• [Job]
Locate the string "into" in the records below. Copy every line where it occurs.

[start Data to use]

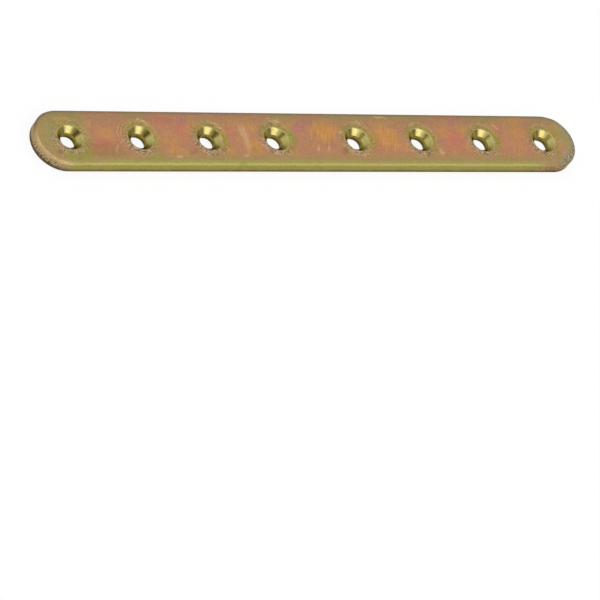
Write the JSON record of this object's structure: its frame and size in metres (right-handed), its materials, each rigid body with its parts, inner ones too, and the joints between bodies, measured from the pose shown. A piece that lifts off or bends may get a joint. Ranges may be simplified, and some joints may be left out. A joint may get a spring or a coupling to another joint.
{
  "type": "mending plate",
  "caption": "Flat straight steel plate with round ends and a row of countersunk screw holes, for joining or mending wood across a joint.",
  "frame": {"origin": "middle of the flat back face, which lies at Z = 0", "axes": "+X along the plate's length, +Y across its width, +Z through its thickness, out of the face with the countersinks"},
  "size_m": [0.2, 0.02, 0.004],
  "materials": {
    "yellow_zinc": "yellow passivated zinc plating on steel, satin, iridescent from pink through orange to olive"
  },
  "bodies": {
    "root": {"mending_plate": "yellow_zinc"}
  },
  "joints": []
}
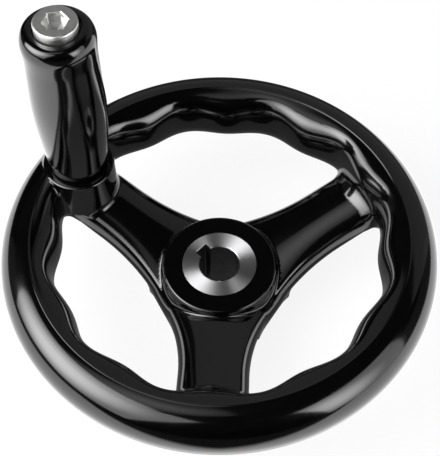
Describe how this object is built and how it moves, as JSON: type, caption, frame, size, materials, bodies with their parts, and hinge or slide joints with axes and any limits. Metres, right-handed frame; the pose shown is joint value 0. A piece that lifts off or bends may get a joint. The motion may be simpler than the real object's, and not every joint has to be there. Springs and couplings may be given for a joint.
{
  "type": "machine handwheel",
  "caption": "Black spoked machine handwheel with finger grips inside its rim, a keyed steel bore and a revolving cranking handle.",
  "frame": {"origin": "on the wheel's axis, at the back face of the hub", "axes": "+Z along the wheel's axis, from the machine towards the user; +X from the axis towards the revolving handle"},
  "size_m": [0.125, 0.125, 0.0948],
  "materials": {
    "wheel": "polished black phenolic moulding",
    "hub_bush": "turned face",
    "handle_insert": "turned",
    "handle_spindle": "bright turned screw",
    "handle_grip": "polished black phenolic moulding"
  },
  "bodies": {
    "handwheel": {"wheel": "wheel", "hub_bush": "hub_bush", "handle_insert": "handle_insert", "handle_spindle": "handle_spindle"},
    "grip": {"handle_grip": "handle_grip"}
  },
  "joints": [
    {"name": "grip_spin", "type": "hinge", "parent": "handwheel", "child": "grip", "pos_m": [0.04818, 0.00143, 0.0649], "axis": [0, 0, 1], "continuous": true}
  ]
}
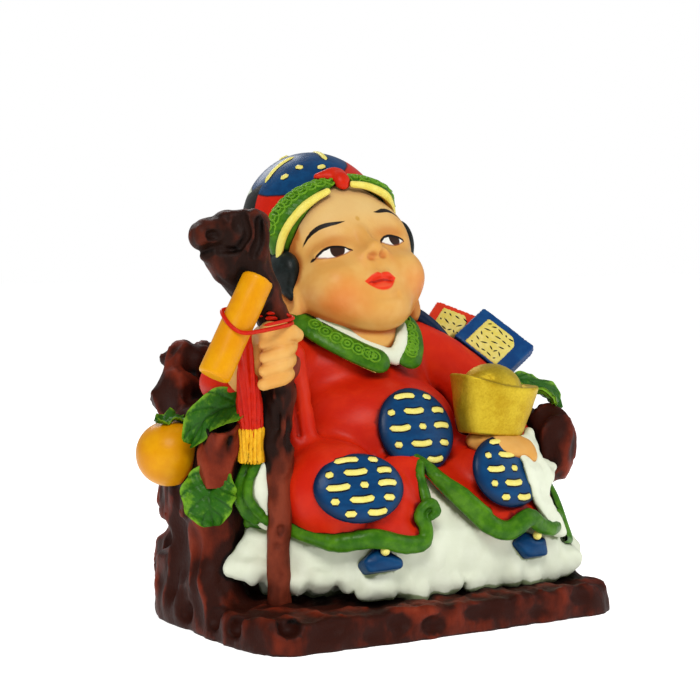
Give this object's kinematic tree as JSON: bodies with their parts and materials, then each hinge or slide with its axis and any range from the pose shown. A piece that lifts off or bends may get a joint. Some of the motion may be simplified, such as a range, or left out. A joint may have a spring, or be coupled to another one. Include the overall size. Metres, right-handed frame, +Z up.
{
  "type": "goddess of wealth statue",
  "caption": "Small painted cast-resin figurine of a chubby seated wealth deity on a root throne, with a dragon staff, a scroll, an ingot in the palm and books behind the shoulder",
  "frame": {"origin": "middle of the box round the part, on the plane it stands on", "axes": "+Z up, the figure faces -Y, +X is the viewer's right when looking at its front; front to back along Y is the shortest extent"},
  "size_m": [0.119, 0.0941, 0.1193],
  "materials": {
    "painted_resin": "brush-painted cast resin in red, white, green, blue, brown and skin colours under a satin varnish, with dark wash in the hollows",
    "staff_resin": "dark brown painted cast resin with an orange scroll and a red cord, satin varnish",
    "gold_paint": "grainy metallic gold paint on cast resin"
  },
  "bodies": {
    "root": {"seated_figure": "painted_resin", "dragon_staff": "staff_resin", "gold_ingot": "gold_paint"}
  },
  "joints": []
}
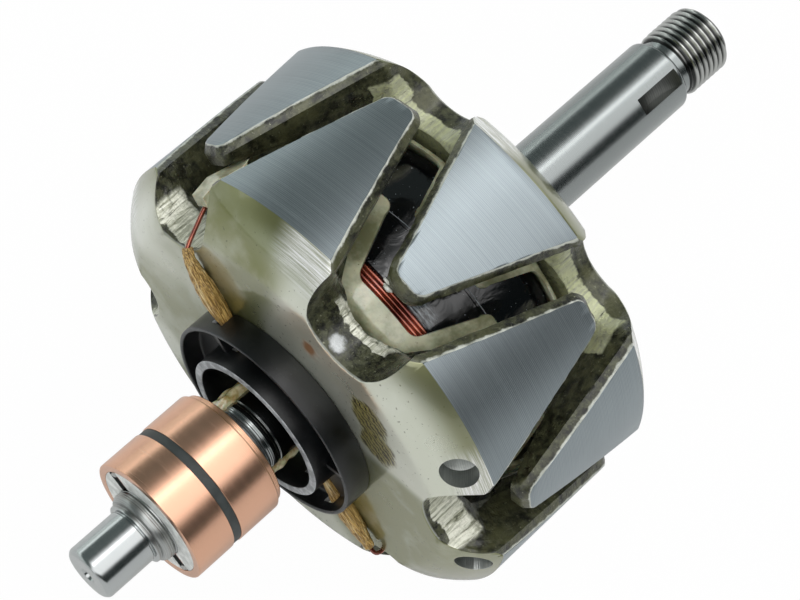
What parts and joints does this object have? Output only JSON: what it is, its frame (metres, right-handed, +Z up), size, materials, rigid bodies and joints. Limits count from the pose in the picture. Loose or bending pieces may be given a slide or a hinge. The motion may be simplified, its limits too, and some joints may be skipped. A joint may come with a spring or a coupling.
{
  "type": "claw-pole alternator rotor",
  "caption": "Claw-pole alternator rotor: two forged steel halves with interlocking tapered fingers round a field coil, on a shaft with copper slip rings, a key slot and a threaded drive end.",
  "frame": {"origin": "on the shaft's axis, at the outer face of the drive-side pole half, where the drive-end bearing seat starts", "axes": "+Y along the shaft, out through the drive seat and the thread; +Z up and +X across it, with angles about Y counted from +X towards +Z"},
  "size_m": [0.1054, 0.1804, 0.1054],
  "materials": {
    "shaft_steel": "cylindrically ground steel, fine lines round the shaft",
    "pole_steel": "ground outside with fine lines round it, rough dark forged flanks, pale varnish on the plate",
    "core_iron": "turned mild steel, hidden inside the coil",
    "former_plastic": "cream moulded nylon, slightly translucent",
    "enamelled_copper": "dark red enamelled copper wire",
    "wrap_film": "glossy black insulating wrap",
    "carrier_plastic": "dark grey moulded phenolic",
    "ring_copper": "turned and polished copper",
    "cup_plastic": "black moulded nylon with a worn grey rim",
    "woven_sleeve": "varnished glass-fibre sleeve, golden brown",
    "resin": "pale amber impregnating resin",
    "solder": "dull tin solder"
  },
  "bodies": {
    "root": {"shaft": "shaft_steel", "pole_slip_end": "pole_steel", "pole_drive_end": "pole_steel", "pole_core": "core_iron", "coil_former": "former_plastic", "field_winding": "enamelled_copper", "coil_wrap": "wrap_film", "slip_ring_carrier": "carrier_plastic", "slip_ring_outer": "ring_copper", "slip_ring_inner": "ring_copper", "ring_strip": "ring_copper", "lead_cup": "cup_plastic", "lead_start": "enamelled_copper", "lead_finish": "enamelled_copper", "sleeve_start": "woven_sleeve", "sleeve_finish": "woven_sleeve", "channel_resin_start": "resin", "channel_resin_finish": "resin", "solder_outer": "solder", "solder_inner": "solder"}
  },
  "joints": []
}
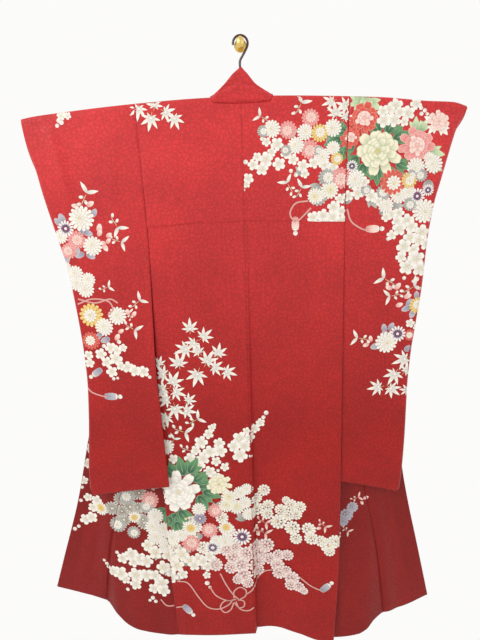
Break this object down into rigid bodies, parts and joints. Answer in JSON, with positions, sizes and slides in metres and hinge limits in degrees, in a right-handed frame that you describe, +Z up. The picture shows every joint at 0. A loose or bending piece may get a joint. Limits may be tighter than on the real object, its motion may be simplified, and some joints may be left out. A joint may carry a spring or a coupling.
{
  "type": "furisode on a kimono hanger and wall hook",
  "caption": "Long-sleeved silk robe hung by its shoulders on a bowed bar hanger, back to the room, fronts spread against the wall.",
  "frame": {"origin": "middle of the wall hook's plate, on the wall that it is screwed to", "axes": "+X across the wall to the wearer's right, +Y into the wall, +Z up"},
  "size_m": [1.3411, 0.1193, 1.9371],
  "materials": {
    "silk": "satin-faced figured silk, red, with dyed flower patterns",
    "lacquer": "dark brown lacquer",
    "enamel": "dark brown gloss",
    "brass": "polished"
  },
  "bodies": {
    "root": {"body_left": "silk", "body_right": "silk", "okumi_left": "silk", "okumi_right": "silk", "sleeve_left": "silk", "sleeve_right": "silk", "collar_left": "silk", "collar_right": "silk", "over_collar": "silk", "hanger_bar": "lacquer", "hanger_wire": "enamel", "wall_hook": "brass"}
  },
  "joints": []
}
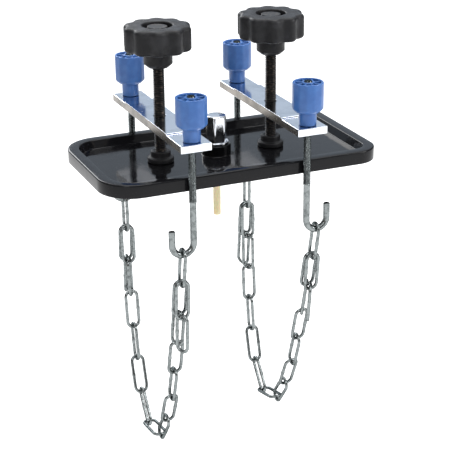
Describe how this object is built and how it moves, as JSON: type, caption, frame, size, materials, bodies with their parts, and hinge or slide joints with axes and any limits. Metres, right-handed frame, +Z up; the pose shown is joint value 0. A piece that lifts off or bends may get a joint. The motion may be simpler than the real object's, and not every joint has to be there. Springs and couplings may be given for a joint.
{
  "type": "clamp-on reservoir cover plate",
  "caption": "Tray-like cover plate with a hexagon hose fitting and dip tube, clamped by star-knob screws on crossbars whose hook bolts carry chain loops.",
  "frame": {"origin": "centre of the gasket's underside, where the plate seats on a reservoir's rim, on the hose fitting's axis", "axes": "+Z up along the fitting and the clamp screws, +X along the plate's length towards its squarer end, +Y across the plate to its back"},
  "size_m": [0.1956, 0.1369, 0.3055],
  "materials": {
    "gloss_black": "gloss",
    "black_rubber": "matte",
    "matte_black": "matte moulded",
    "polished_steel": "polished",
    "black_oxide": "black oxide",
    "zinc": "bright zinc plate",
    "blue_plastic": "satin moulded",
    "tube_plastic": "translucent hose",
    "fibre": "pressed fibre"
  },
  "bodies": {
    "root": {"cover_plate": "gloss_black", "rubber_gasket": "black_rubber", "hose_fitting": "polished_steel", "fitting_locknut": "polished_steel", "sealing_washer": "fibre", "dip_tube": "tube_plastic"},
    "left_foot": {"left_clamp_foot": "matte_black"},
    "left_screw": {"left_clamp_screw": "black_oxide", "left_star_knob": "matte_black"},
    "left_bar": {"left_clamp_bar": "polished_steel"},
    "left_front_nut": {"left_front_thumb_nut": "blue_plastic"},
    "left_front_hook": {"left_front_hook_bolt": "zinc"},
    "left_back_nut": {"left_back_thumb_nut": "blue_plastic"},
    "left_back_hook": {"left_back_hook_bolt": "zinc"},
    "left_chain": {"left_chain_link_01": "zinc", "left_chain_link_02": "zinc", "left_chain_link_03": "zinc", "left_chain_link_04": "zinc", "left_chain_link_05": "zinc", "left_chain_link_06": "zinc", "left_chain_link_07": "zinc", "left_chain_link_08": "zinc", "left_chain_link_09": "zinc", "left_chain_link_10": "zinc", "left_chain_link_11": "zinc", "left_chain_link_12": "zinc", "left_chain_link_13": "zinc", "left_chain_link_14": "zinc", "left_chain_link_15": "zinc"},
    "left_front_tail": {"left_front_tail_link_1": "zinc", "left_front_tail_link_2": "zinc"},
    "left_back_tail": {"left_back_tail_link_1": "zinc", "left_back_tail_link_2": "zinc"},
    "right_foot": {"right_clamp_foot": "matte_black"},
    "right_screw": {"right_clamp_screw": "black_oxide", "right_star_knob": "matte_black"},
    "right_bar": {"right_clamp_bar": "polished_steel"},
    "right_front_nut": {"right_front_thumb_nut": "blue_plastic"},
    "right_front_hook": {"right_front_hook_bolt": "zinc"},
    "right_back_nut": {"right_back_thumb_nut": "blue_plastic"},
    "right_back_hook": {"right_back_hook_bolt": "zinc"},
    "right_chain": {"right_chain_link_01": "zinc", "right_chain_link_02": "zinc", "right_chain_link_03": "zinc", "right_chain_link_04": "zinc", "right_chain_link_05": "zinc", "right_chain_link_06": "zinc", "right_chain_link_07": "zinc", "right_chain_link_08": "zinc", "right_chain_link_09": "zinc", "right_chain_link_10": "zinc", "right_chain_link_11": "zinc", "right_chain_link_12": "zinc", "right_chain_link_13": "zinc", "right_chain_link_14": "zinc", "right_chain_link_15": "zinc"},
    "right_front_tail": {"right_front_tail_link_1": "zinc", "right_front_tail_link_2": "zinc"},
    "right_back_tail": {"right_back_tail_link_1": "zinc", "right_back_tail_link_2": "zinc"}
  },
  "joints": [
    {"name": "left_clamp_swivel", "type": "hinge", "parent": "root", "child": "left_foot", "pos_m": [-0.0407, 0, 0.0068], "axis": [0, 0, 1], "range_deg": [-3.5, 3.5]},
    {"name": "left_screw_spin", "type": "hinge", "parent": "left_foot", "child": "left_screw", "pos_m": [-0.0407, 0, 0.0068], "axis": [0, 0, 1], "range_deg": [-6912.5, 4896.5]},
    {"name": "left_bar_travel", "type": "slide", "parent": "left_foot", "child": "left_bar", "axis": [0, 0, 1], "range_m": [-0.017, 0.024]},
    {"name": "left_front_nut_spin", "type": "hinge", "parent": "left_bar", "child": "left_front_nut", "pos_m": [-0.0407, -0.057, 0.0383], "axis": [0, 0, 1], "range_deg": [-2250.5, 0]},
    {"name": "left_front_hook_travel", "type": "slide", "parent": "left_bar", "child": "left_front_hook", "axis": [0, 0, 1], "range_m": [0, 0.005]},
    {"name": "left_back_nut_spin", "type": "hinge", "parent": "left_bar", "child": "left_back_nut", "pos_m": [-0.0407, 0.057, 0.0383], "axis": [0, 0, 1], "range_deg": [0, 2250.5]},
    {"name": "left_back_hook_travel", "type": "slide", "parent": "left_bar", "child": "left_back_hook", "axis": [0, 0, 1], "range_m": [-0.005, 0]},
    {"name": "left_chain_swing", "type": "hinge", "parent": "left_front_hook", "child": "left_chain", "pos_m": [-0.0482, -0.057, -0.031], "axis": [0, 1, 0], "range_deg": [-12, 25]},
    {"name": "left_front_tail_swing", "type": "hinge", "parent": "left_chain", "child": "left_front_tail", "pos_m": [-0.0482, -0.05437, -0.0601], "axis": [0, 1, 0], "range_deg": [0, 20]},
    {"name": "left_back_tail_swing", "type": "hinge", "parent": "left_chain", "child": "left_back_tail", "pos_m": [-0.0482, 0.05729, -0.06042], "axis": [0, 1, 0], "range_deg": [0, 20]},
    {"name": "right_clamp_swivel", "type": "hinge", "parent": "root", "child": "right_foot", "pos_m": [0.0407, 0, 0.0068], "axis": [0, 0, 1], "range_deg": [-3.5, 3.5]},
    {"name": "right_screw_spin", "type": "hinge", "parent": "right_foot", "child": "right_screw", "pos_m": [0.0407, 0, 0.0068], "axis": [0, 0, 1], "range_deg": [-6912.5, 4896.5]},
    {"name": "right_bar_travel", "type": "slide", "parent": "right_foot", "child": "right_bar", "axis": [0, 0, 1], "range_m": [-0.017, 0.024]},
    {"name": "right_front_nut_spin", "type": "hinge", "parent": "right_bar", "child": "right_front_nut", "pos_m": [0.0407, -0.057, 0.0383], "axis": [0, 0, 1], "range_deg": [-2250.5, 0]},
    {"name": "right_front_hook_travel", "type": "slide", "parent": "right_bar", "child": "right_front_hook", "axis": [0, 0, 1], "range_m": [0, 0.005]},
    {"name": "right_back_nut_spin", "type": "hinge", "parent": "right_bar", "child": "right_back_nut", "pos_m": [0.0407, 0.057, 0.0383], "axis": [0, 0, 1], "range_deg": [0, 2250.5]},
    {"name": "right_back_hook_travel", "type": "slide", "parent": "right_bar", "child": "right_back_hook", "axis": [0, 0, 1], "range_m": [-0.005, 0]},
    {"name": "right_chain_swing", "type": "hinge", "parent": "right_front_hook", "child": "right_chain", "pos_m": [0.0482, -0.057, -0.0287], "axis": [0, -1, 0], "range_deg": [-12, 25]},
    {"name": "right_front_tail_swing", "type": "hinge", "parent": "right_chain", "child": "right_front_tail", "pos_m": [0.0482, -0.05287, -0.05751], "axis": [0, -1, 0], "range_deg": [0, 20]},
    {"name": "right_back_tail_swing", "type": "hinge", "parent": "right_chain", "child": "right_back_tail", "pos_m": [0.0482, 0.05883, -0.05815], "axis": [0, -1, 0], "range_deg": [0, 20]}
  ],
  "couplings": [
    {"joint": "left_screw_spin", "follows": "left_bar_travel", "rad_per_m": -5026.5},
    {"joint": "left_front_nut_spin", "follows": "left_front_hook_travel", "rad_per_m": -7854},
    {"joint": "left_back_nut_spin", "follows": "left_back_hook_travel", "rad_per_m": -7854},
    {"joint": "right_screw_spin", "follows": "right_bar_travel", "rad_per_m": -5026.5},
    {"joint": "right_front_nut_spin", "follows": "right_front_hook_travel", "rad_per_m": -7854},
    {"joint": "right_back_nut_spin", "follows": "right_back_hook_travel", "rad_per_m": -7854}
  ]
}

[end Data to use]

• [Exercise solution]
Break this object down into rigid bodies, parts and joints. Answer in JSON, with positions, sizes and slides in metres and hinge limits in degrees, in a right-handed frame that you describe, +Z up. The picture shows every joint at 0. A loose or bending piece may get a joint. Limits may be tighter than on the real object, its motion may be simplified, and some joints may be left out. A joint may carry a spring or a coupling.
  "frame": {"origin": "middle of the wall hook's plate, on the wall that it is screwed to", "axes": "+X across the wall to the wearer's right, +Y into the wall, +Z up"},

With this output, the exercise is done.